2) Buy crop insurance to manage the risk of yield, while price risk is being managed in the first strategy.  They suggest that because of higher input costs, one should consider higher levels of coverage and it also provides a higher comfort level to lock in margins for that protected yield.
3) Fix long term interest rates to take advantage of current low rates.  While today‚Äôs long term rates are higher than the short term rates, the overall magnitude of the rates is still quite low.
4) Pay down debt with the use of high margins from crop returns and eliminate debt that will always have to be serviced.  Farming operations that have grown aggressively in recent years with debt financing should deleverage over the next few years, and avoid the risk of having to pay high interest rates with low crop margins in future years.
5) Establish a financial reserve that will provide a cushion in times of financial stress.  This may be in the form of more working capital, higher cash positions or reduced debt obligations, all of which can protect against low margins and high interest rates in the future.
6) Caution against aggressively bidding either for farmland purchases or on high levels of cash rent.  With expectations for lower margins in the future, compared to the historically high levels of today, overbidding will not become a burden.
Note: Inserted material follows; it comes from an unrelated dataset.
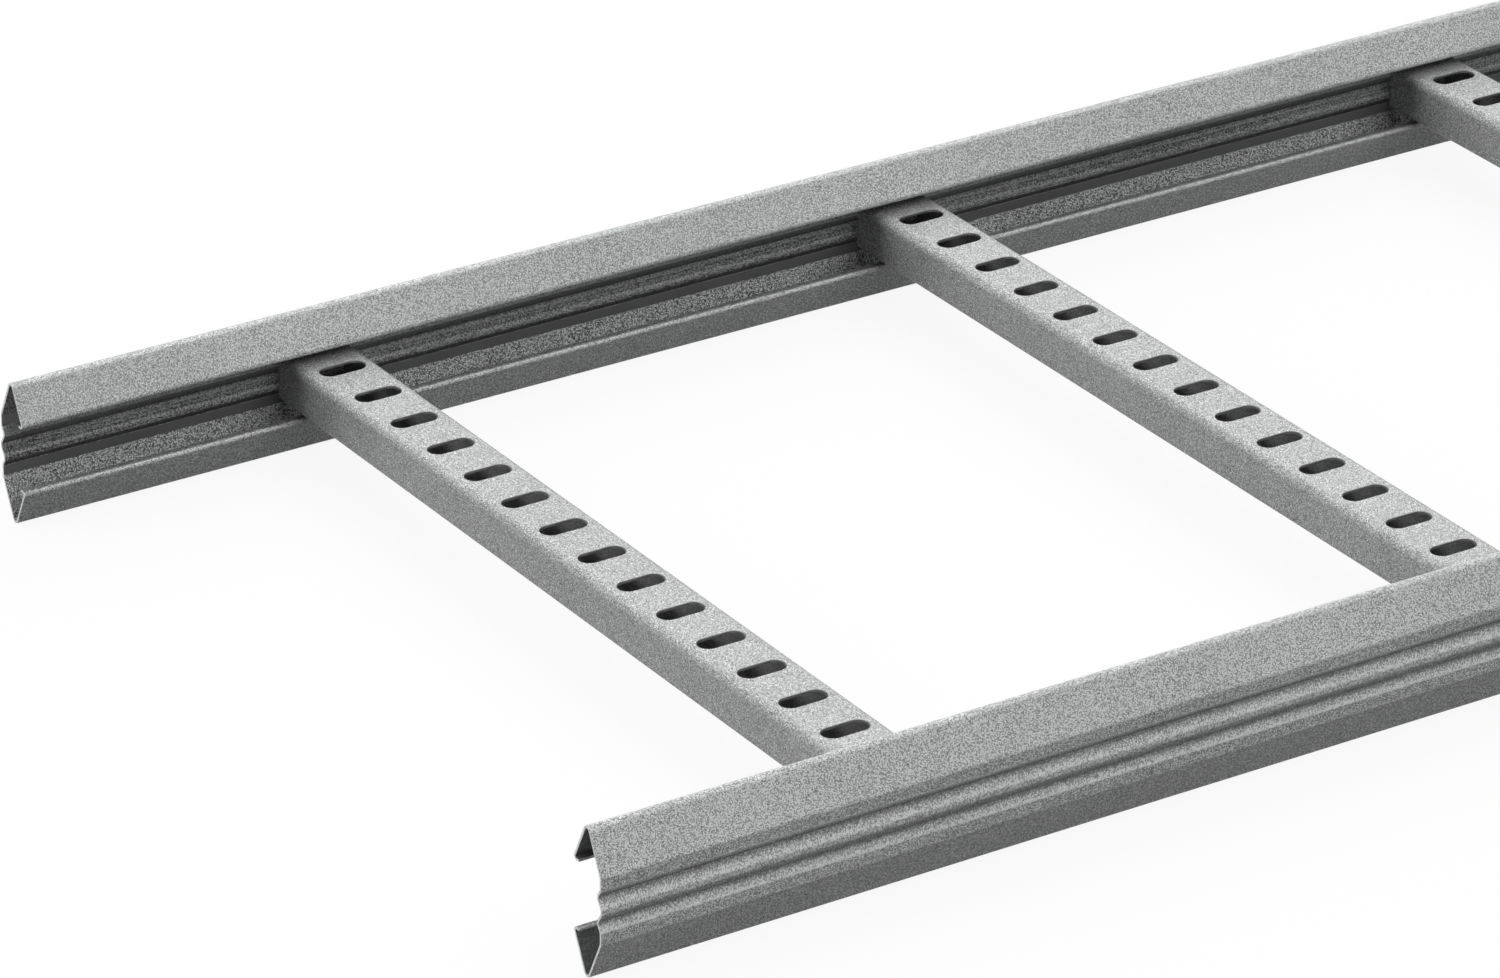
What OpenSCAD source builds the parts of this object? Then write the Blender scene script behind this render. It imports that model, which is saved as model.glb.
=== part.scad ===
// Cable ladder section: two roll-formed side rails joined by twelve slotted
// C-shaped rungs, in galvanised steel sheet. Millimetres.
// X runs along the rails, Y across them and Z up. The origin is on the floor
// under the middle of the ladder, which lies on the lower folds of its rails.

/* [Overall] */
// width over the outer faces of the two side rails
overall_w = 400; // [200:50:600]
// distance from one rung's centre line to the next
rung_pitch = 250; // [200:25:300]
// distance from a rail end to the nearest rung's centre line
end_offset = 125; // [40:5:150]

/* [Side rails] */
// height of a side rail
rail_h = 54.5; // [50:0.5:70]
// sheet thickness of a side rail
rail_t = 1; // [0.8:0.1:1.5]
// from a rail's outer face in to the centre of its folds
fold_in = 9; // [8.5:0.5:12]
// outside radius of the top and bottom folds
fold_r = 2; // [1.8:0.1:3]
// lean of the outer slope from the vertical, in degrees
slope_a = 25.5; // [22:0.5:28]
// lean of the inner flange from the vertical, in degrees
flange_a = 26; // [18:1:28]
// open height between the two return lips
lip_gap = 24; // [22:0.5:28]
// reach of a return lip from the flange's corner line
lip_reach = 3; // [2.5:0.1:5]
// outside radius of the lip bends
lip_r = 1.5; // [1.5:0.1:2]
// set-back of the web's flat bands from its middle crown
band_in = 0.5; // [0.2:0.1:1]
// set-back of the groove floors from the web's middle crown
groove_in = 2; // [1.5:0.1:2.6]
// height of a groove floor's middle above or below the crown
groove_off = 4.7; // [4.5:0.1:5.5]
// width of a groove floor
groove_floor = 1.2; // [1:0.1:1.6]
// distance from a groove floor's middle to the edge of the flat band
groove_run = 3; // [2.8:0.1:3.2]
// width of the middle crown
crown_w = 1.6; // [1.2:0.1:2]
// middle radius of the web's bends
web_bend_r = 0.9; // [0.8:0.1:1]
// middle radius of the bend between the flat band and the slope
shoulder_r = 1.5; // [1:0.5:4]

/* [Rungs] */
// width of a rung
rung_w = 28; // [26:1:40]
// height of a rung
rung_h = 18; // [14:0.5:20]
// sheet thickness of a rung
rung_t = 1; // [0.8:0.1:1.5]
// drop from the rail's top to the rungs' top face
rung_drop = 19; // [17:0.5:21]
// outside radius of a rung's upper edges
rung_top_r = 3.5; // [2.5:0.1:4]
// outside radius of a rung's lower edges
rung_low_r = 2; // [1.6:0.1:3]
// reach of a rung's lower lips from its side
rung_lip = 6; // [4:0.5:9]

/* [Slots] */
// length of a slot, along the rails
slot_l = 18; // [12:0.5:19]
// width of a slot
slot_w = 7.8; // [5:0.2:10]
// distance from one slot's centre to the next
slot_pitch = 25; // [20:1:50]
// least sheet left between a slot and the rail's inner flange
slot_margin = 2; // [1:0.5:10]

/* [Hidden] */
NODES = ["side_rail_left", "side_rail_right", "rung_01", "rung_02", "rung_03",
         "rung_04", "rung_05", "rung_06", "rung_07", "rung_08", "rung_09",
         "rung_10", "rung_11", "rung_12"];

steel = [0.72, 0.74, 0.75];
round_fn = 64;
bend_step = 9; // largest angle between two faces of a bend
cut_over = 1; // how far a cutter runs past what it cuts

rung_count = len(NODES) - 2;
rail_len = (rung_count - 1) * rung_pitch + 2 * end_offset;
first_rung_x = end_offset - rail_len / 2;
web_face = overall_w / 2;
mid_h = rail_h / 2;
rung_top = rail_h - rung_drop;
rung_half_len = web_face - groove_in - rail_t; // rung ends seat on the grooves' inner faces
slot_reach = web_face - fold_in - (mid_h - lip_gap / 2) * tan(flange_a);
slot_side_n = floor((slot_reach - slot_w / 2 - slot_margin) / slot_pitch);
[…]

7) Grow at a slower rate than in the past, or finance the growth with equity instead of debt.  Higher capital costs in the future will impose more limits on growth.
8) Invest in strategies that lower the cost of production and eliminate operational costs that are unnecessarily high.
9) Make prudent capital investments that increase efficiency and lower costs.  With a strong cash position on many grain farms, it may be a time to conserve that cash instead of spending it.

Margins are volatile, but at a historically high level.  Many practical strategies can be employed to capture high returns by locking in both input and outputs, and with the use of crop insurance.  Additionally, judicious use of debt and equity will protect from lower margins and higher financial costs in the future.